13 people were killed in a mass shooting Wednesday night, including a sheriff’s deputy and the gunman himself. The shooter targeted a bar in Thousand Oaks, California, and created traumatic parallels to the Las Vegas mass shootings as some survivors were also present at the Las Vegas one last year where 58 people were killed. Mass shootings have plagued the United States, bringing about tense political divide on gun control policies and solutions to the gun violence epidemic that has swept through the nation. As mass shooting have become a reality, it’s important to cover these sensitive issues and events properly in the news. Always be aware of your audience and how the information posted my affect them. Be sure to ethically think about the pros and cons of posting triggering content and if it is imperative information your audience must know. If so, be sure to put down trigger warnings. Read about how you can talk to students about sensitive issues in the news here.

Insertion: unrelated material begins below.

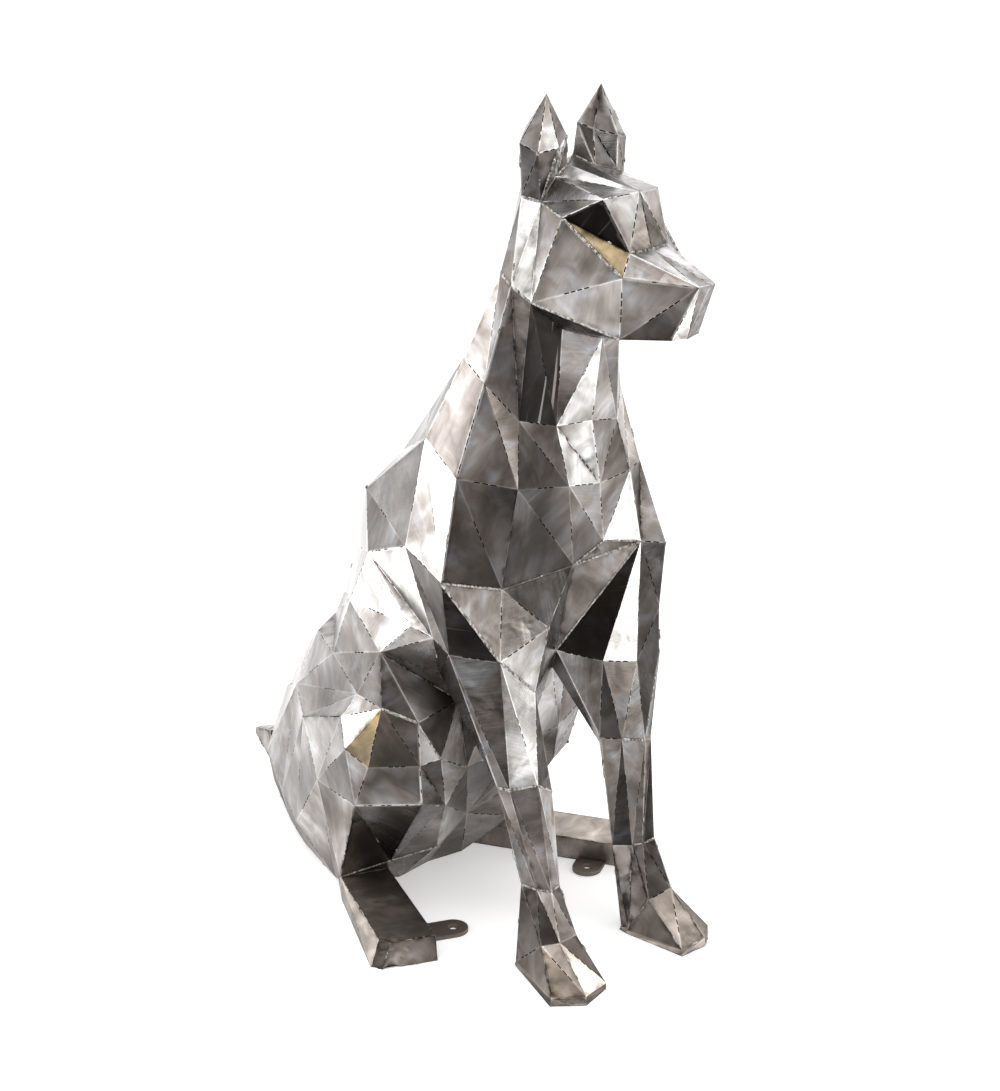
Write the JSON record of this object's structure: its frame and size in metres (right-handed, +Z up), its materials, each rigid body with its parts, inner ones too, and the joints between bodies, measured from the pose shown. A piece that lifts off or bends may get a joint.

Journalists come under attack by Trump and fake news fuels misconceptions

In a recent White House news conference on Wednesday night, President Trump attacked CNN’s Chief White House Correspondent Jim Acosta, revoking his pass for his challenging questions to the president. Following this, Press Secretary Sarah Sanders posted the below content on Twitter, claiming Acosta acted inappropriately at the conference. However, the video was doctored, first being slowed down and then sped up to make it look as the the CNN correspondent is doing a karate chop, according to correspondent Dana Schwartz. Several other journalists have come forward, defending Acosta and saying the video was doctored. It’s important to recognize that when journalistic rights are infringed upon like this, democracy is being hurt. Ensure that when you see fake news, you identify it and correct it to your audience. Trust between a news organizations and its audience is imperative in order for the disseminated information to be taken seriously. Be sure to consistently fact-check, because as a journalist, your first priority is to the truth and the public.